Признаем же, что мы на дне бездны унижения. Измерить эту пропасть трезвым взглядом вовсе не значит оскорбить наших героических солдат или их командиров. Мы благодарны нашим зарубежным друзьям за хвалу, которую они нам расточают. Но мы не имеем права выколоть себе глаза, лишь бы не замечать, что величайшее в нашей истории поражение — отнюдь не случай, ее гримаса судьбы.
Только при условии, что мы осознаем как непосредственные, так и отдаленные причины разгрома, мы обретем возможность оправиться от него. И еще при условии, что все французы без различия классов и партий покаянно ударят себя в грудь.
Если среди них до сих пор находятся такие, что хотят свалить вину на своих братьев и снять с себя ответственность перед богом и Францией, их следует пожалеть и оставить коснеть в собственных заблуждениях. Правда, высвеченная заревом катастрофы, состоит в том, что Франция была подобна старинным домам, восхитительным и крепким с виду, но сплошь изъеденным незримыми термитами.
Пересмотру подлежит все — и принципы, и методы. Официальная доктрина нашей демократии подверглась экзамену, всестороннему испытанию, потому что война — это проверка силой, раскрывающая нам глаза на истинное состояние страны. Она — приговор не только делам, но сердцам и душам. Сама молниеносность нашего чудовищного падения не оставляет нам никаких иллюзий.
Это падение объясняется не только превосходством противника в авиации и моторизованных войсках. Наш разгром — следствие не одних только материальных причин. Сегодня еще слишком рано прижигать железом открытую рану. Но мы должны безотлагательно признать, что отсталость нашей военной техники, неподготовленность армии, непредусмотрительность генералитета, апатия нации перед лицом опаснейшего врага, слепая доверчивость, самоуверенность, захлестывавшая прессу, радио, даже стены наших городов — все это симптомы более серьезного недуга, и недуг этот — нравственного порядка.

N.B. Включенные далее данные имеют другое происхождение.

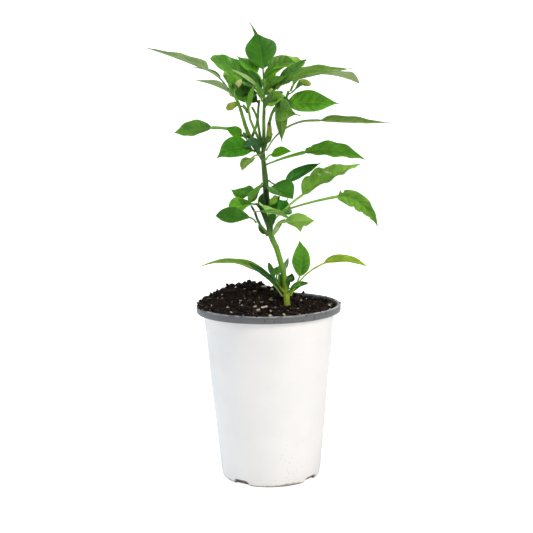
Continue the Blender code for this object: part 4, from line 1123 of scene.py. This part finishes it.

Нужно, чтобы французы прежде всего поняли друг друга и пришли к единому мнению о глубинных истоках колоссальной катастрофы; только тогда наши сыновья получат шанс увидеть зарю возрождения, а мы, их отцы, — надежду на то, что они простят нас.
«Фигаро», 19 июля 1940
Наши деревни в опасности
Мне всегда казалось, что я сочувствую жителям северной Франции, чьи жилища были разрушены в 1914 и 1940 годах. Но только теперь я понял: мы оставались чужды их горю. Вот и в моем старом, приученном к небесным громам доме на холме в лугах Жиронды среди сметанных стогов и сонных живых изгородей стал слышен отдаленный гул — людской волны, а не приближающегося града. Сейчас и я представляю, что творится в сердце человека, когда лицо земли, где он играл ребенком, обезображивается так, что шрамы не залечить даже долгими годами мира, когда через прободенные бока наших древних священных жилищ улетучивается самая сокровенная, самая бережно хранимая часть нашего бытия. Я измеряю несчастье отчизны тем гигантским расстоянием, которое потребовалось преодолеть людским толпам, чтобы добраться до этого благословенного уголка вселенной и нарушить дремоту края, где я нашел себе убежище. Я отдаю себе наконец отчет, что страшная катастрофа, требующая от нас всего, в сущности, еще ничего не отняла у нас, коль скоро мы до сих пор не принесли ей в жертву даже место, где впервые увидели красоту творения и куда удалились на отдых до того дня, когда наши дети закроют нам глаза.
Сколько раз, говоря о бедствиях других народов, я писал: «То, что вам показывают в кино, касается и вас: близко время, когда мы тоже познаем весь этот ужас!» Но думал ли я, поучая других, что наступит день, когда придет черед и моего края, где с самого моего детства грохотали одни лишь пушки противоградовой защиты, мирные орудия войны, которую мы вели против туч?
Даже если буря обойдет Юго-Запад стороной и не тронет наших деревень, мы все равно знаем отныне, что она такое: мы изведали это, воочию увидев беду, поразившую в 1940 году столь многие французские семьи, не только отняв у них сыновей, но и разрушив те стены и сады, которые, нисколько не богохульствуя, тоже можно назвать плотью от нашей плоти.